Given exercise
Copy out each line of the material below with no changes.

Recorded information
□ □ □ □ □

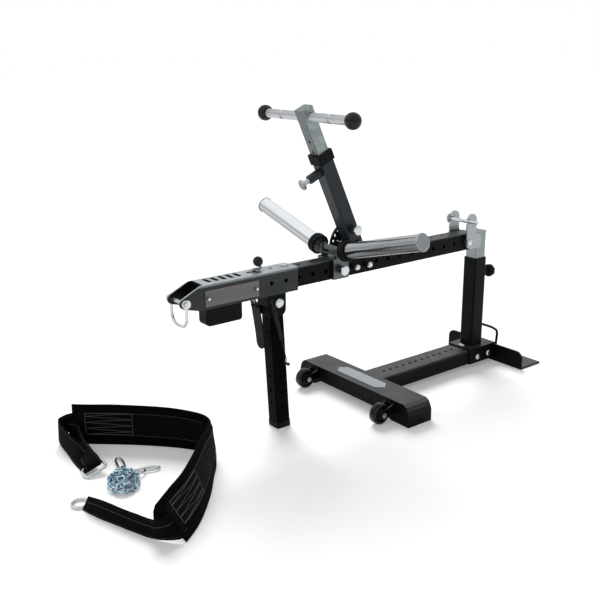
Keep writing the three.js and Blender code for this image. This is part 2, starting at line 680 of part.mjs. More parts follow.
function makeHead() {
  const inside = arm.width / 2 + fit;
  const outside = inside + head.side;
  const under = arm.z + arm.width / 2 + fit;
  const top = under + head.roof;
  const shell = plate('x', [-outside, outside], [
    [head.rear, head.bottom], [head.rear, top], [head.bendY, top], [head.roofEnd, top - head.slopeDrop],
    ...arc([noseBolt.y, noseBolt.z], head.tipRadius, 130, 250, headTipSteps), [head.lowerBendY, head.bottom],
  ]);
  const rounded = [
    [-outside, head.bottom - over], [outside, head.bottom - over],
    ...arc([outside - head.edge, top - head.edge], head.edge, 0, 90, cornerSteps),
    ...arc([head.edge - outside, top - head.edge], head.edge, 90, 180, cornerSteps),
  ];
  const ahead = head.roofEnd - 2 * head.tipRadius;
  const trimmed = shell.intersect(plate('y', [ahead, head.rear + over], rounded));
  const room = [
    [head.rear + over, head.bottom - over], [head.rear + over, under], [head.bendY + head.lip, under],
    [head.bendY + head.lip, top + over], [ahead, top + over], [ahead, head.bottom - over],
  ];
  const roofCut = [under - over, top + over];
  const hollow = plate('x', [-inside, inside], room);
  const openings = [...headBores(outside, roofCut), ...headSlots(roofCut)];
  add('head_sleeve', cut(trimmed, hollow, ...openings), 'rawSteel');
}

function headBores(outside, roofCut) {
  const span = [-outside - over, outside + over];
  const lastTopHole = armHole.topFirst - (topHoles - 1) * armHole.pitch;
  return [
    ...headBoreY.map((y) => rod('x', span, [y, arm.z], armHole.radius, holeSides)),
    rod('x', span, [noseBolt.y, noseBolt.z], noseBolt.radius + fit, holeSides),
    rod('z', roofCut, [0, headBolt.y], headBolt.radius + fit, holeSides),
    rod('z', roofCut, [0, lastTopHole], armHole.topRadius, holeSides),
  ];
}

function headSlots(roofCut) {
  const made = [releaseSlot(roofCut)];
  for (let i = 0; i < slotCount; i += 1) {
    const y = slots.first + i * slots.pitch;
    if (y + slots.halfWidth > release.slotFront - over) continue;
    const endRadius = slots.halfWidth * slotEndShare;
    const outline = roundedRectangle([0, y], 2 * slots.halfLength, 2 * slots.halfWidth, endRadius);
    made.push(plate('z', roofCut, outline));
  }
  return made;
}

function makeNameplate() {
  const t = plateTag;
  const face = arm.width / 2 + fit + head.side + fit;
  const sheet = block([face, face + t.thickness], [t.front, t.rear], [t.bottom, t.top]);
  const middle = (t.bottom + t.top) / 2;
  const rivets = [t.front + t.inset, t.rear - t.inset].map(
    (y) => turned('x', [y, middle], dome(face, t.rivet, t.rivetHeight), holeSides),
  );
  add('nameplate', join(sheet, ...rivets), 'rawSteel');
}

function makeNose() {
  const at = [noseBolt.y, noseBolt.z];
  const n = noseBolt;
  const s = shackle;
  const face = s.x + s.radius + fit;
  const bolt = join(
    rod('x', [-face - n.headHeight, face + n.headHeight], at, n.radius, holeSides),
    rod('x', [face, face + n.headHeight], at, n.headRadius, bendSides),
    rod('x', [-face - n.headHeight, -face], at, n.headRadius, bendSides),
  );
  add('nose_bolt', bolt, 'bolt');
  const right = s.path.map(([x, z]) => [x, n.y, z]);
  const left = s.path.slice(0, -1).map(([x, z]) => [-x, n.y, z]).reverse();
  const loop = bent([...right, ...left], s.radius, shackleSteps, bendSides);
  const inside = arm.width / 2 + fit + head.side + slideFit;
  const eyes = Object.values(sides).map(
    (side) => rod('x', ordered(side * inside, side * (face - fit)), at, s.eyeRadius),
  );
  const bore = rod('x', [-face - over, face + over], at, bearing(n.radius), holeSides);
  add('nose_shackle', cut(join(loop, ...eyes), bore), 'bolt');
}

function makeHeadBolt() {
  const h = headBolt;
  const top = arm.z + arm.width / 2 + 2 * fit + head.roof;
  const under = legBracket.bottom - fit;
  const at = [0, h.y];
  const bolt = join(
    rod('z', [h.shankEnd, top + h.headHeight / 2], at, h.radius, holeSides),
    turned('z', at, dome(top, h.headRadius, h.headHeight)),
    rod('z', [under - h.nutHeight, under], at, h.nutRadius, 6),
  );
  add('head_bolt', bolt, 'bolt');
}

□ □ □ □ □

Result
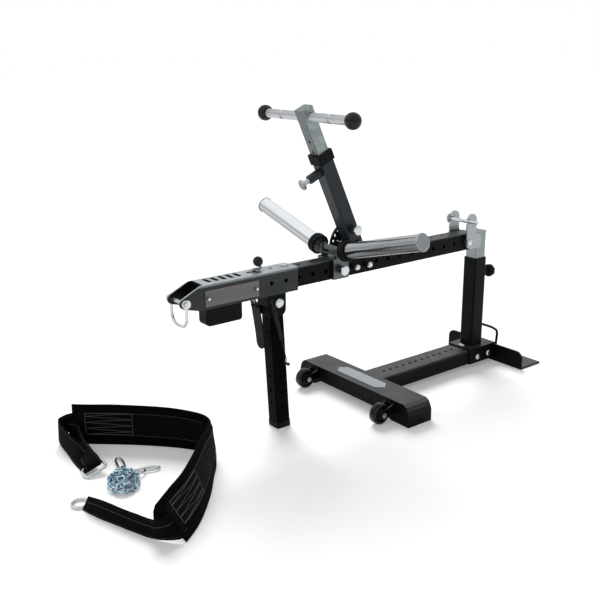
Keep writing the three.js and Blender code for this image. This is part 2, starting at line 680 of part.mjs. More parts follow.
function makeHead() {
  const inside = arm.width / 2 + fit;
  const outside = inside + head.side;
  const under = arm.z + arm.width / 2 + fit;
  const top = under + head.roof;
  const shell = plate('x', [-outside, outside], [
    [head.rear, head.bottom], [head.rear, top], [head.bendY, top], [head.roofEnd, top - head.slopeDrop],
    ...arc([noseBolt.y, noseBolt.z], head.tipRadius, 130, 250, headTipSteps), [head.lowerBendY, head.bottom],
  ]);
  const rounded = [
    [-outside, head.bottom - over], [outside, head.bottom - over],
    ...arc([outside - head.edge, top - head.edge], head.edge, 0, 90, cornerSteps),
    ...arc([head.edge - outside, top - head.edge], head.edge, 90, 180, cornerSteps),
  ];
  const ahead = head.roofEnd - 2 * head.tipRadius;
  const trimmed = shell.intersect(plate('y', [ahead, head.rear + over], rounded));
  const room = [
    [head.rear + over, head.bottom - over], [head.rear + over, under], [head.bendY + head.lip, under],
    [head.bendY + head.lip, top + over], [ahead, top + over], [ahead, head.bottom - over],
  ];
  const roofCut = [under - over, top + over];
  const hollow = plate('x', [-inside, inside], room);
  const openings = [...headBores(outside, roofCut), ...headSlots(roofCut)];
  add('head_sleeve', cut(trimmed, hollow, ...openings), 'rawSteel');
}

function headBores(outside, roofCut) {
  const span = [-outside - over, outside + over];
  const lastTopHole = armHole.topFirst - (topHoles - 1) * armHole.pitch;
  return [
    ...headBoreY.map((y) => rod('x', span, [y, arm.z], armHole.radius, holeSides)),
    rod('x', span, [noseBolt.y, noseBolt.z], noseBolt.radius + fit, holeSides),
    rod('z', roofCut, [0, headBolt.y], headBolt.radius + fit, holeSides),
    rod('z', roofCut, [0, lastTopHole], armHole.topRadius, holeSides),
  ];
}

function headSlots(roofCut) {
  const made = [releaseSlot(roofCut)];
  for (let i = 0; i < slotCount; i += 1) {
    const y = slots.first + i * slots.pitch;
    if (y + slots.halfWidth > release.slotFront - over) continue;
    const endRadius = slots.halfWidth * slotEndShare;
    const outline = roundedRectangle([0, y], 2 * slots.halfLength, 2 * slots.halfWidth, endRadius);
    made.push(plate('z', roofCut, outline));
  }
  return made;
}

function makeNameplate() {
  const t = plateTag;
  const face = arm.width / 2 + fit + head.side + fit;
  const sheet = block([face, face + t.thickness], [t.front, t.rear], [t.bottom, t.top]);
  const middle = (t.bottom + t.top) / 2;
  const rivets = [t.front + t.inset, t.rear - t.inset].map(
    (y) => turned('x', [y, middle], dome(face, t.rivet, t.rivetHeight), holeSides),
  );
  add('nameplate', join(sheet, ...rivets), 'rawSteel');
}

function makeNose() {
  const at = [noseBolt.y, noseBolt.z];
  const n = noseBolt;
  const s = shackle;
  const face = s.x + s.radius + fit;
  const bolt = join(
    rod('x', [-face - n.headHeight, face + n.headHeight], at, n.radius, holeSides),
    rod('x', [face, face + n.headHeight], at, n.headRadius, bendSides),
    rod('x', [-face - n.headHeight, -face], at, n.headRadius, bendSides),
  );
  add('nose_bolt', bolt, 'bolt');
  const right = s.path.map(([x, z]) => [x, n.y, z]);
  const left = s.path.slice(0, -1).map(([x, z]) => [-x, n.y, z]).reverse();
  const loop = bent([...right, ...left], s.radius, shackleSteps, bendSides);
  const inside = arm.width / 2 + fit + head.side + slideFit;
  const eyes = Object.values(sides).map(
    (side) => rod('x', ordered(side * inside, side * (face - fit)), at, s.eyeRadius),
  );
  const bore = rod('x', [-face - over, face + over], at, bearing(n.radius), holeSides);
  add('nose_shackle', cut(join(loop, ...eyes), bore), 'bolt');
}

function makeHeadBolt() {
  const h = headBolt;
  const top = arm.z + arm.width / 2 + 2 * fit + head.roof;
  const under = legBracket.bottom - fit;
  const at = [0, h.y];
  const bolt = join(
    rod('z', [h.shankEnd, top + h.headHeight / 2], at, h.radius, holeSides),
    turned('z', at, dome(top, h.headRadius, h.headHeight)),
    rod('z', [under - h.nutHeight, under], at, h.nutRadius, 6),
  );
  add('head_bolt', bolt, 'bolt');
}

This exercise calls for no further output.